Task prompt: Begin at the line containing "script after it." in the entries below and end at the line containing "end_block_out = 12; // [6:1:18]"; transcribe that range exactly and nothing outside it.

Exercise material:
________

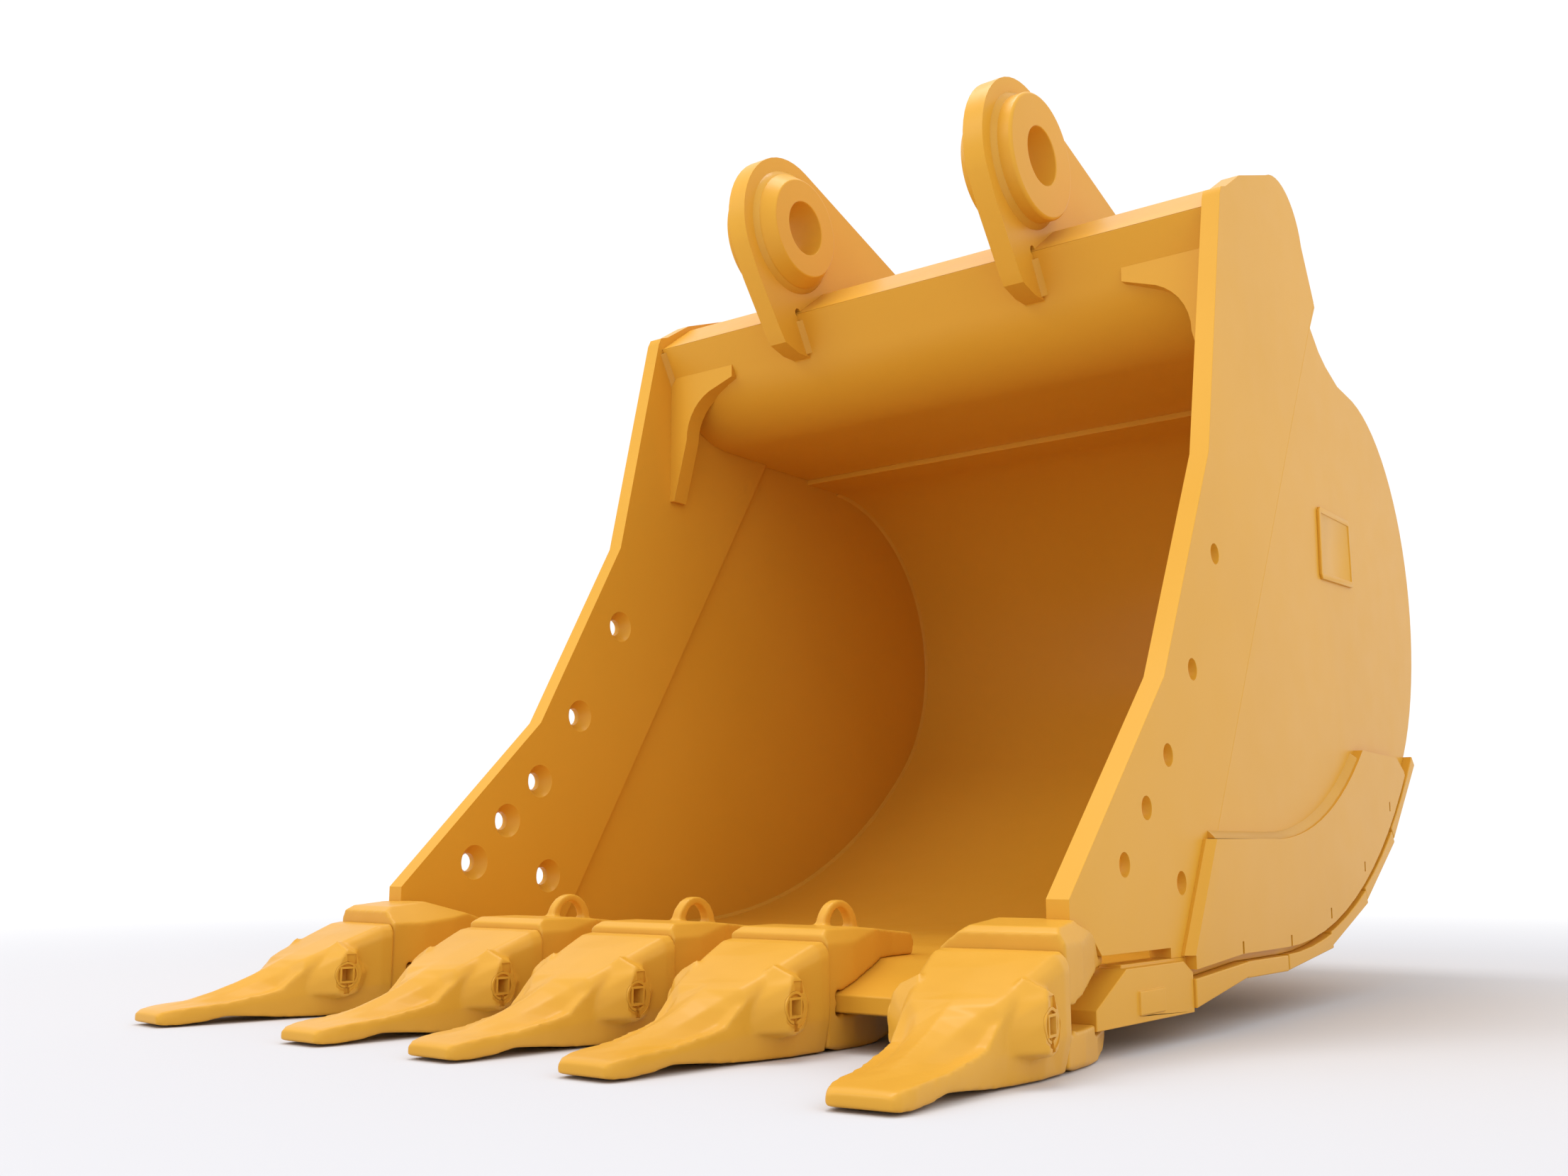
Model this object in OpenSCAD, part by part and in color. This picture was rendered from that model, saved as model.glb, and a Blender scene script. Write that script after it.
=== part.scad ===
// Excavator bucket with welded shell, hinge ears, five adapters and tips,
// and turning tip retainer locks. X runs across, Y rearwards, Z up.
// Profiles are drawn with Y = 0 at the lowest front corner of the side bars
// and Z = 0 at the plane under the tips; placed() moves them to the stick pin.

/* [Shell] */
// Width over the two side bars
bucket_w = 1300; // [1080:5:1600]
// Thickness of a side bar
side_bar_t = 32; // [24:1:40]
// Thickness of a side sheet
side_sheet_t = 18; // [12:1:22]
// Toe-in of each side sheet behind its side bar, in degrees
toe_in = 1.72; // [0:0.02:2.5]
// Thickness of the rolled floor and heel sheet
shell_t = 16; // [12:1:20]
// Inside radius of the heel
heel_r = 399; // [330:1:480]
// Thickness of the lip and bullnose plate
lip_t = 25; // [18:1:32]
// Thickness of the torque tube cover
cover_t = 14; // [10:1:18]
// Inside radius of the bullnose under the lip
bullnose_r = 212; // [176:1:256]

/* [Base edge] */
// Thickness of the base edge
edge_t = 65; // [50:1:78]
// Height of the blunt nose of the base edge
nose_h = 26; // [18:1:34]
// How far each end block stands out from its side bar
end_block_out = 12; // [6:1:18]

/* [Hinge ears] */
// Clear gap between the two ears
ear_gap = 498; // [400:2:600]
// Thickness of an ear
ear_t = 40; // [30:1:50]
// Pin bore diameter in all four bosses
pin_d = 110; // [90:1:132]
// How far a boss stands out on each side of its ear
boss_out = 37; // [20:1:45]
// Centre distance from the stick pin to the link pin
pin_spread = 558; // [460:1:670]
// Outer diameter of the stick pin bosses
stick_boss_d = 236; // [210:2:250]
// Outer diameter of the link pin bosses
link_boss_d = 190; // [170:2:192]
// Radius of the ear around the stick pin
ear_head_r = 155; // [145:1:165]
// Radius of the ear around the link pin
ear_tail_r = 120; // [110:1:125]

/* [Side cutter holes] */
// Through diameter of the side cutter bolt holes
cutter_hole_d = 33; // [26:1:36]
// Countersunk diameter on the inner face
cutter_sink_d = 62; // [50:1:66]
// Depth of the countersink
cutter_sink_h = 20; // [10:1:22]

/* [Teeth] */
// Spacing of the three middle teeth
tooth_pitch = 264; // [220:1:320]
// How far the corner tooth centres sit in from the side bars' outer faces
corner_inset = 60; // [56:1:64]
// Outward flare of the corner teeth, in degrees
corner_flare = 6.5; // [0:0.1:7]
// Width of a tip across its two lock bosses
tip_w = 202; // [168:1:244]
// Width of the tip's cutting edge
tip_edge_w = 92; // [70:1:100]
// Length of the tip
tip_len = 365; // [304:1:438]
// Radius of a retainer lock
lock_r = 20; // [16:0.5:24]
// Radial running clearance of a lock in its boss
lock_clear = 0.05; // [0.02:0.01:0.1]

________

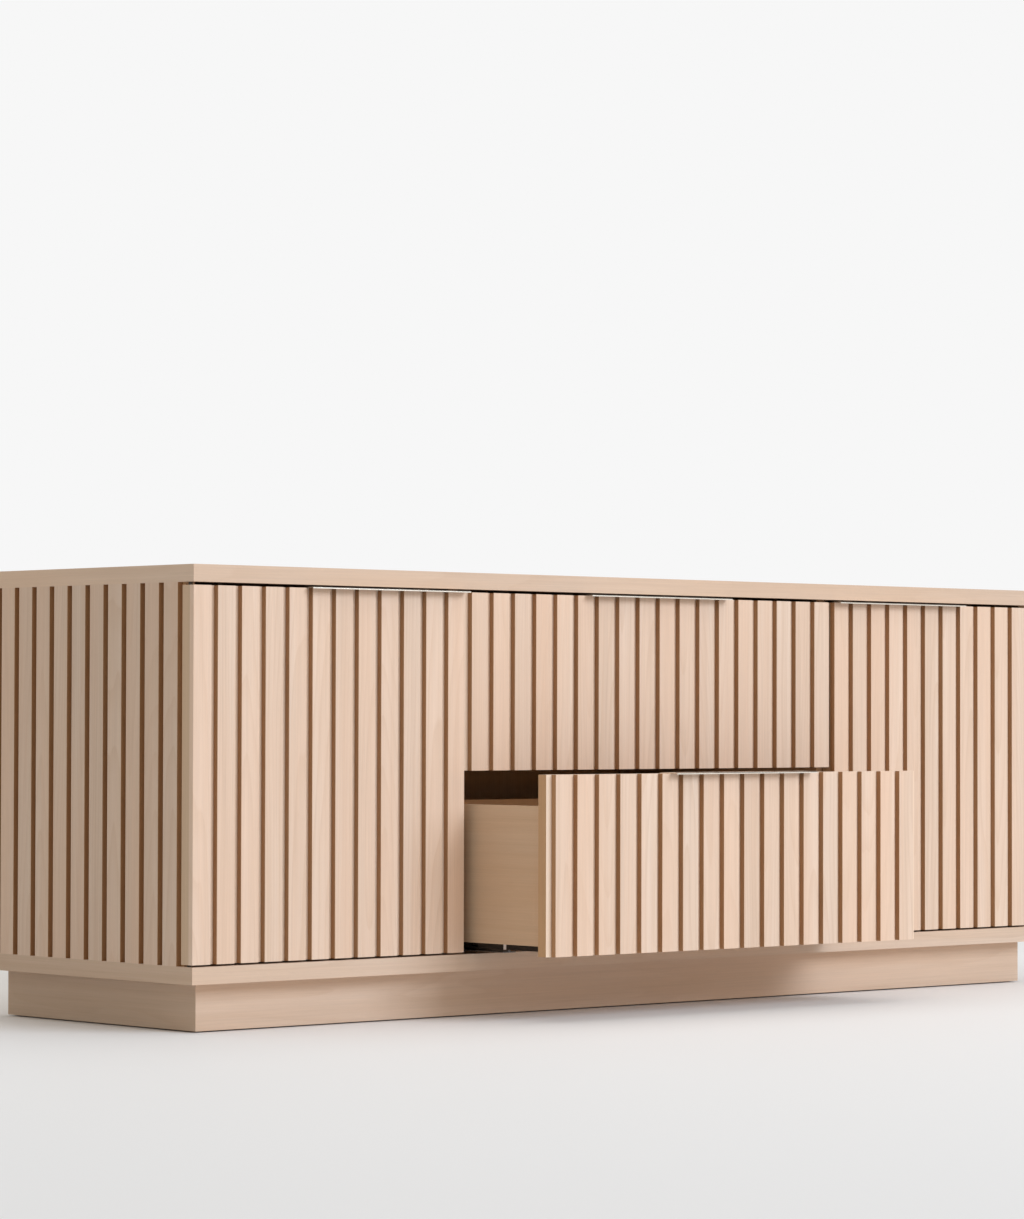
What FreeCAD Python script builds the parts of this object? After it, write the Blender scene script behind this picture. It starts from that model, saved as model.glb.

________

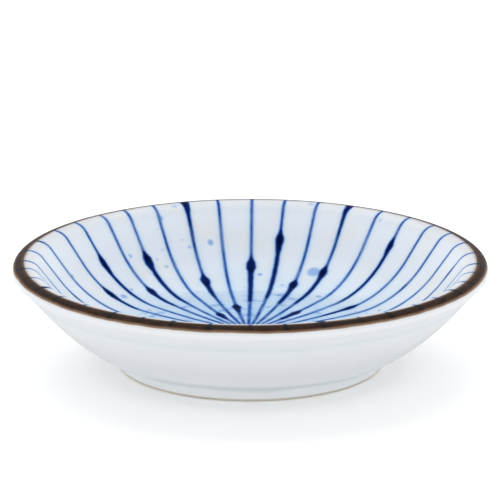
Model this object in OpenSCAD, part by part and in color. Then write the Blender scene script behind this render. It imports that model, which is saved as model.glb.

________

Task output:
Model this object in OpenSCAD, part by part and in color. This picture was rendered from that model, saved as model.glb, and a Blender scene script. Write that script after it.
=== part.scad ===
// Excavator bucket with welded shell, hinge ears, five adapters and tips,
// and turning tip retainer locks. X runs across, Y rearwards, Z up.
// Profiles are drawn with Y = 0 at the lowest front corner of the side bars
// and Z = 0 at the plane under the tips; placed() moves them to the stick pin.

/* [Shell] */
// Width over the two side bars
bucket_w = 1300; // [1080:5:1600]
// Thickness of a side bar
side_bar_t = 32; // [24:1:40]
// Thickness of a side sheet
side_sheet_t = 18; // [12:1:22]
// Toe-in of each side sheet behind its side bar, in degrees
toe_in = 1.72; // [0:0.02:2.5]
// Thickness of the rolled floor and heel sheet
shell_t = 16; // [12:1:20]
// Inside radius of the heel
heel_r = 399; // [330:1:480]
// Thickness of the lip and bullnose plate
lip_t = 25; // [18:1:32]
// Thickness of the torque tube cover
cover_t = 14; // [10:1:18]
// Inside radius of the bullnose under the lip
bullnose_r = 212; // [176:1:256]

/* [Base edge] */
// Thickness of the base edge
edge_t = 65; // [50:1:78]
// Height of the blunt nose of the base edge
nose_h = 26; // [18:1:34]
// How far each end block stands out from its side bar
end_block_out = 12; // [6:1:18]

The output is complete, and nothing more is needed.